* Set problem *
Set down the listing below verbatim, but only from its first line through the line containing "RIM_BREAK = 0.5".

* Supplied records *
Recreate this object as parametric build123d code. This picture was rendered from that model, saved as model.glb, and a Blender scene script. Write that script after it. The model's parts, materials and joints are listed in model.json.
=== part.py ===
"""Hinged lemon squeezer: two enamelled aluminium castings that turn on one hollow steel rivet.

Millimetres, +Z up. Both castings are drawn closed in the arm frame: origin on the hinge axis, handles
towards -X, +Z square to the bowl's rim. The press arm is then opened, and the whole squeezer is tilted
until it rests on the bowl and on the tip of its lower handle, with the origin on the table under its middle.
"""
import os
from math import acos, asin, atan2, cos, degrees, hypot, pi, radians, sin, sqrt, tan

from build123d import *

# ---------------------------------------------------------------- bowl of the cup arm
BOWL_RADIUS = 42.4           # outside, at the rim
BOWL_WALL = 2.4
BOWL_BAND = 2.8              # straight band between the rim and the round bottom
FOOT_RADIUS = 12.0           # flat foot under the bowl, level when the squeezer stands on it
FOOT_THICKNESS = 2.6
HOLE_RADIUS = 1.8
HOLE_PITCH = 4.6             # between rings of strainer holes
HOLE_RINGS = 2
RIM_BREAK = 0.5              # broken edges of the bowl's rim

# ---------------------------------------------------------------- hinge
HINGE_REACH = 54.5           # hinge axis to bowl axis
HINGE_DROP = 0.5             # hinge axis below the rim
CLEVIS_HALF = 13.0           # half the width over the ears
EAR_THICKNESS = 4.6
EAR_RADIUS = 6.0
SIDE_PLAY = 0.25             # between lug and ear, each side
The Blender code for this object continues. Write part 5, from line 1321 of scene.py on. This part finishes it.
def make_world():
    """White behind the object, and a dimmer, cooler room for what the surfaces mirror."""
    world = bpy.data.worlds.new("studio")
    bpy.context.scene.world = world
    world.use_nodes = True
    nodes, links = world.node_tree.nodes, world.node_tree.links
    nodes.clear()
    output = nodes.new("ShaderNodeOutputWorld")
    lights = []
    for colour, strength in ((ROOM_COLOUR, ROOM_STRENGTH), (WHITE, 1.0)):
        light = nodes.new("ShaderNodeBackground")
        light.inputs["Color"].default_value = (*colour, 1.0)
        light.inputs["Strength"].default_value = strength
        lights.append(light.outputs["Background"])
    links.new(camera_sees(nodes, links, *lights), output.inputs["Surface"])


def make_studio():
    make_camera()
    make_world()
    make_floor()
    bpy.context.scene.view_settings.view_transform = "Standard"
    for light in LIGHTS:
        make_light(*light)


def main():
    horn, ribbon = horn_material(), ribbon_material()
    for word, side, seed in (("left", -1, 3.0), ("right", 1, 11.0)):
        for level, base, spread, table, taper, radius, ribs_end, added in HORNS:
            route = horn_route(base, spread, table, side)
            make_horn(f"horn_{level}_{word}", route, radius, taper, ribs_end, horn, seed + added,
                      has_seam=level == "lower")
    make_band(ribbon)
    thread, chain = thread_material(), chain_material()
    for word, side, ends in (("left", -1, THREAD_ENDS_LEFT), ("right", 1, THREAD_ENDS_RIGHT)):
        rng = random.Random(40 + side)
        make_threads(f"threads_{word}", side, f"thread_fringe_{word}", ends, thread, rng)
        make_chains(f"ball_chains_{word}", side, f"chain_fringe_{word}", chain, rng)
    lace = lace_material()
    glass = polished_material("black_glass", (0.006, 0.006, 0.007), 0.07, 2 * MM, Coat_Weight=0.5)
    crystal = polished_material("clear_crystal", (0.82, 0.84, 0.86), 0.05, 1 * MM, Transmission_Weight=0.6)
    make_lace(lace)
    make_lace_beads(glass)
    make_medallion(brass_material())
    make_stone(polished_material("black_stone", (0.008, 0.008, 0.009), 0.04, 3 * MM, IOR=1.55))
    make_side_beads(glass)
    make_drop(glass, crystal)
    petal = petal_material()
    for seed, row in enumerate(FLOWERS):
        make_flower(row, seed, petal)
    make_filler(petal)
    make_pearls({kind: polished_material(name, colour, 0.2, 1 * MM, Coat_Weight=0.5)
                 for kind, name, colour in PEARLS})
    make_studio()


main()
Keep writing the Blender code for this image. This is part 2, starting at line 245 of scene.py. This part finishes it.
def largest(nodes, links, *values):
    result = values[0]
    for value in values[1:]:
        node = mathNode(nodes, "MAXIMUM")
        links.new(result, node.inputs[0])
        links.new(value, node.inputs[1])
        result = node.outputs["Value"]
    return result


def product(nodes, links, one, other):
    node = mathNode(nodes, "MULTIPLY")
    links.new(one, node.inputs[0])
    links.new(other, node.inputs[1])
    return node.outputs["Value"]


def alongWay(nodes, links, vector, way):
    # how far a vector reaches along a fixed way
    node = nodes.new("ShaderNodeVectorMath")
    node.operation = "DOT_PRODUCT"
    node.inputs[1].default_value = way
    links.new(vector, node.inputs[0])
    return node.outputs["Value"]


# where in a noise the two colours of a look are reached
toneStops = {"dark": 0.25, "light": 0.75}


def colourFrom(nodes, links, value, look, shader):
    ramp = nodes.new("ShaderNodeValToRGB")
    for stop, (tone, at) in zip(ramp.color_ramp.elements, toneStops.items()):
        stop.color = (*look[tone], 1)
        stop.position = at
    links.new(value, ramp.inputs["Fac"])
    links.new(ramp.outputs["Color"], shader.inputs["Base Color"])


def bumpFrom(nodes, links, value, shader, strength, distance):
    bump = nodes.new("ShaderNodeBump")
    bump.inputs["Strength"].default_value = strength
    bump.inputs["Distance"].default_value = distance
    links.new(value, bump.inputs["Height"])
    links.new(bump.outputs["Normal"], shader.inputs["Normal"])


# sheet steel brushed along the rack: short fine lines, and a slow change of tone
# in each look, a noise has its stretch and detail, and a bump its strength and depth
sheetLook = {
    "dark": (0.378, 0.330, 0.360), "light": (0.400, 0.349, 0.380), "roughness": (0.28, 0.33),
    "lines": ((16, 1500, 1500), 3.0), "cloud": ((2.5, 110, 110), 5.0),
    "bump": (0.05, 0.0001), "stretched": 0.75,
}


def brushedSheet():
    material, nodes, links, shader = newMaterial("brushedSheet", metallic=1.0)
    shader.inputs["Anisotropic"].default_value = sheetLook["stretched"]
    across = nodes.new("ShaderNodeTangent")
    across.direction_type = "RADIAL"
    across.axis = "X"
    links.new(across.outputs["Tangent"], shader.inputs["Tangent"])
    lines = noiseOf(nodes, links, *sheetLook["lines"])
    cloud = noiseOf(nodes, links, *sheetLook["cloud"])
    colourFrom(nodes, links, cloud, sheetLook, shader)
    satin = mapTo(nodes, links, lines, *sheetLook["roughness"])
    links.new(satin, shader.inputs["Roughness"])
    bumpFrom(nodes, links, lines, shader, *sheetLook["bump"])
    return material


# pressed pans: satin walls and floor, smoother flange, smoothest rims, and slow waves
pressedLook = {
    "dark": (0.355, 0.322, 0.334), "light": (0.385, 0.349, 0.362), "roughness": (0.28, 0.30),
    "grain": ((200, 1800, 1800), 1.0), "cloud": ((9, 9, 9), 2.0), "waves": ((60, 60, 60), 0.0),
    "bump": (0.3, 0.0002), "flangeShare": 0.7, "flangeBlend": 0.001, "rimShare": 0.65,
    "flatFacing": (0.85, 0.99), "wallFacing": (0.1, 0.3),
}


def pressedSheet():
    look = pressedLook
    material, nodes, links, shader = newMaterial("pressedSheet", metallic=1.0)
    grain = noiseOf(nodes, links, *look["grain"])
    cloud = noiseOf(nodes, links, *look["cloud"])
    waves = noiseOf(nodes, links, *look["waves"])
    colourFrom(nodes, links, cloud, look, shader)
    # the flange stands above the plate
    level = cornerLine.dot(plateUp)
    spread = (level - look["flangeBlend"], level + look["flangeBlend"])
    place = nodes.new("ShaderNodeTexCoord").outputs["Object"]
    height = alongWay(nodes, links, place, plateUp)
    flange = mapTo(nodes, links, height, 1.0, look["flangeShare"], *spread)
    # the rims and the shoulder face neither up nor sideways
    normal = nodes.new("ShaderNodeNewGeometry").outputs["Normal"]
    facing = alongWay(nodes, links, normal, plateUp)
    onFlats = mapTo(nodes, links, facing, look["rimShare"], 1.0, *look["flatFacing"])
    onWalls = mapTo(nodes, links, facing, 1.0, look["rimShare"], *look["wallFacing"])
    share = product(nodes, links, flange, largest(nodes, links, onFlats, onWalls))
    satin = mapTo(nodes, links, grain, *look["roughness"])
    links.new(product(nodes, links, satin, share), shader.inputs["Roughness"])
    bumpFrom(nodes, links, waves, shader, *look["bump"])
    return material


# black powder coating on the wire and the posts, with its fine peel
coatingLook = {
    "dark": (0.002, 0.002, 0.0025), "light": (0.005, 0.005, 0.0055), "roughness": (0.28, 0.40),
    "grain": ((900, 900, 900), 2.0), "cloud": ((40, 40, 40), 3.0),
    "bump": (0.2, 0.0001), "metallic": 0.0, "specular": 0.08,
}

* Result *
Recreate this object as parametric build123d code. This picture was rendered from that model, saved as model.glb, and a Blender scene script. Write that script after it. The model's parts, materials and joints are listed in model.json.
=== part.py ===
"""Hinged lemon squeezer: two enamelled aluminium castings that turn on one hollow steel rivet.

Millimetres, +Z up. Both castings are drawn closed in the arm frame: origin on the hinge axis, handles
towards -X, +Z square to the bowl's rim. The press arm is then opened, and the whole squeezer is tilted
until it rests on the bowl and on the tip of its lower handle, with the origin on the table under its middle.
"""
import os
from math import acos, asin, atan2, cos, degrees, hypot, pi, radians, sin, sqrt, tan

from build123d import *

# ---------------------------------------------------------------- bowl of the cup arm
BOWL_RADIUS = 42.4           # outside, at the rim
BOWL_WALL = 2.4
BOWL_BAND = 2.8              # straight band between the rim and the round bottom
FOOT_RADIUS = 12.0           # flat foot under the bowl, level when the squeezer stands on it
FOOT_THICKNESS = 2.6
HOLE_RADIUS = 1.8
HOLE_PITCH = 4.6             # between rings of strainer holes
HOLE_RINGS = 2
RIM_BREAK = 0.5              # broken edges of the bowl's rim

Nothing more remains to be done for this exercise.